EXERCISE DESCRIPTION: Begin with the line that contains "return hung" and end with the line that contains "obj.parent = empty", transcribing exactly each line in that stretch and no other.

ENTRIES:
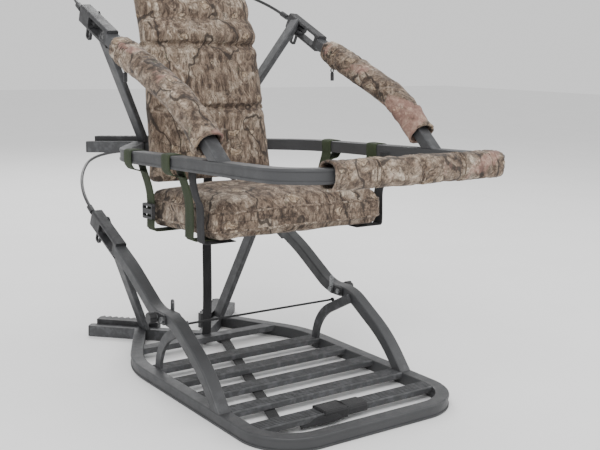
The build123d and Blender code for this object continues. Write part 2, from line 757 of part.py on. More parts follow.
# ---- the two halves -----------------------------------------------------------------------------
def platform_parts():
    envelope = rail_envelope(PLATFORM_SIDE, PLATFORM_FRONT, PLATFORM_CORNER_R)
    lower = (PLATFORM_SIDE, LOWER_BEND, LOWER_TIP, 0.0)
    pieces = {
        "platform_rail": rail(PLATFORM_SIDE, PLATFORM_FRONT, PLATFORM_CORNER_R),
        "platform_v_bracket": v_bracket(),
        "platform_bracket_caps": bracket_caps(),
        "platform_blades": blades(),
        "platform_crossbar": cross_bar(envelope),
        "joint_plates": joint_plates(),
        "joint_bolts": joint_bolts(),
        "joint_knobs": joint_knobs(),
        "cord_eyes": cord_eyes(),
        "cross_cord": cross_cord(),
        "under_strap": under_strap(),
        "strap_anchor": strap_anchor(),
        "foot_strap": foot_strap(),
        "lower_cable": cable("lower_cable", LOWER_CABLE),
        "lower_cable_stops": cable_stops(LOWER_CABLE),
    }
    brace = hoop()
    for index in range(SLAT_COUNT):
        piece = slat(index, envelope)
        if index == 0:
            piece = piece - brace - left_of(brace)
        pieces["slat_%d" % (index + 1)] = piece
    sides = {
        "arch": arch(),
        "hoop": brace,
        "lower_arm": lower_arm(),
        "lower_pocket": placed(pocket_body(), *lower),
        "lower_strut": strut(*lower),
        "lower_plunger": placed(plunger_body(), *lower),
    }
    for name, shape in sides.items():
        pieces[name + "_right"] = shape
        pieces[name + "_left"] = left_of(shape)
    return pieces


def seat_parts():
    upper = (SEAT_FRAME_SIDE, UPPER_BEND, UPPER_TIP, UPPER_FLARE)
    pieces = {
        "seat_rail": rail(SEAT_FRAME_SIDE, SEAT_FRAME_FRONT, SEAT_FRAME_CORNER_R),
        "seat_v_bracket": v_bracket(),
        "seat_bracket_caps": bracket_caps(),
        "seat_blades": blades(),
        "front_pad": front_pad(),
        "seat_cushion": seat_cushion(),
        "seat_back": seat_back(),
        "strap_buckles": strap_buckles(),
    }
    sides = {
        "upper_arm": upper_arm(),
        "upper_pocket": placed(pocket_body(), *upper),
        "upper_strut": strut(*upper),
        "upper_plunger": placed(plunger_body(), *upper),
        "arm_pad": arm_pad(),
        "zipper_pull": zipper_pull(),
        "seat_strap_front": sling(SLING_FRONT_AT),
        "seat_strap_rear": sling(SLING_REAR_AT),
    }
    for name, shape in sides.items():
        pieces[name + "_right"] = shape
        pieces[name + "_left"] = left_of(shape)
    hung = {name: on_seat_frame(shape) for name, shape in pieces.items()}
    hung["tether_strap"] = tether()
    hung["upper_cable"] = cable("upper_cable", UPPER_CABLE)
    hung["upper_cable_stops"] = cable_stops(UPPER_CABLE)
    return hung


os.makedirs("parts", exist_ok=True)
for name, shape in {**platform_parts(), **seat_parts()}.items():
    export(name, shape)
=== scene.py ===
"""The looks of a two-piece climbing tree stand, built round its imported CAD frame."""
import json
from math import cos, pi, radians, sin

import bmesh
import bpy
from mathutils import Matrix, Vector, noise
from mathutils.bvhtree import BVHTree


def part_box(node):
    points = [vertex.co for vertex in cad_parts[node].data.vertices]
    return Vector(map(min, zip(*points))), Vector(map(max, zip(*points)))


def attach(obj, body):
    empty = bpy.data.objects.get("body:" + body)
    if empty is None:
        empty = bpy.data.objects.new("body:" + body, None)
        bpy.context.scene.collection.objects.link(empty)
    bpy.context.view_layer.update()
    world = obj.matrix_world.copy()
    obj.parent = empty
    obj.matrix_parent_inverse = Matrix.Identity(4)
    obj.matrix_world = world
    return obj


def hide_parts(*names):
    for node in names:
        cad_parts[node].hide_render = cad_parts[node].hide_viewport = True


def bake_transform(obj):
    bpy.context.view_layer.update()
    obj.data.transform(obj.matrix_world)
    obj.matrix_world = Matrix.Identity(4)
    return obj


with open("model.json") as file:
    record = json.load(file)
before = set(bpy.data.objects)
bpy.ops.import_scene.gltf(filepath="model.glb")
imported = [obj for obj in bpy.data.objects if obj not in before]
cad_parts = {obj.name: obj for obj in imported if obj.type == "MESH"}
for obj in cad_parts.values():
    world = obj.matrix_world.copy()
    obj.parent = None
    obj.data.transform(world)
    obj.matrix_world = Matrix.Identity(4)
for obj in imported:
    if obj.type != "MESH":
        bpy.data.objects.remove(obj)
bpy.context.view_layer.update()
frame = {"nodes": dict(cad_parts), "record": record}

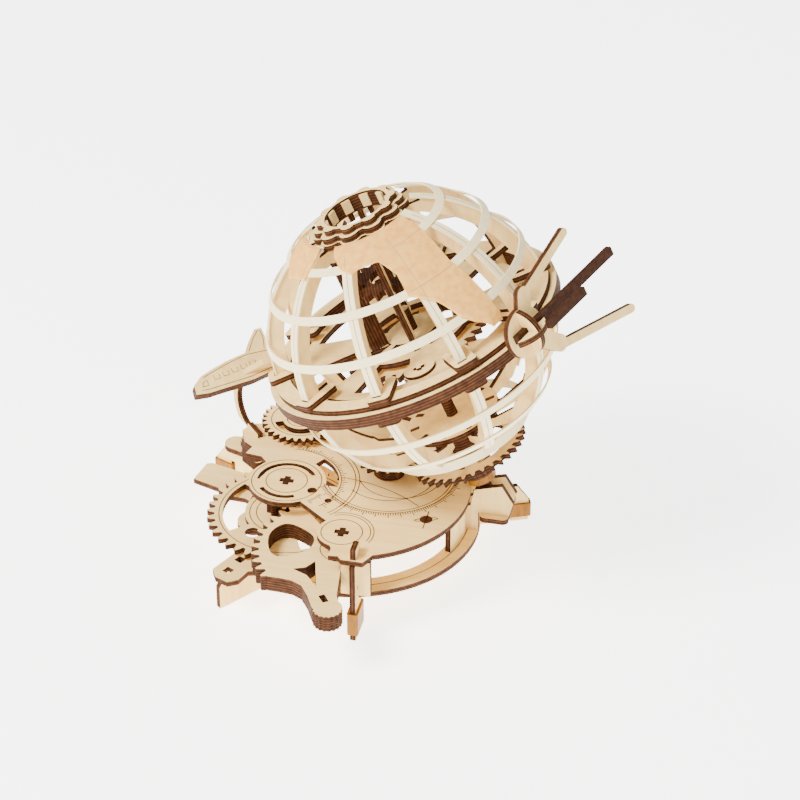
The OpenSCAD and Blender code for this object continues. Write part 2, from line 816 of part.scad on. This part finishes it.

FINISHED ANSWER:
    return hung


os.makedirs("parts", exist_ok=True)
for name, shape in {**platform_parts(), **seat_parts()}.items():
    export(name, shape)
=== scene.py ===
"""The looks of a two-piece climbing tree stand, built round its imported CAD frame."""
import json
from math import cos, pi, radians, sin

import bmesh
import bpy
from mathutils import Matrix, Vector, noise
from mathutils.bvhtree import BVHTree


def part_box(node):
    points = [vertex.co for vertex in cad_parts[node].data.vertices]
    return Vector(map(min, zip(*points))), Vector(map(max, zip(*points)))


def attach(obj, body):
    empty = bpy.data.objects.get("body:" + body)
    if empty is None:
        empty = bpy.data.objects.new("body:" + body, None)
        bpy.context.scene.collection.objects.link(empty)
    bpy.context.view_layer.update()
    world = obj.matrix_world.copy()
    obj.parent = empty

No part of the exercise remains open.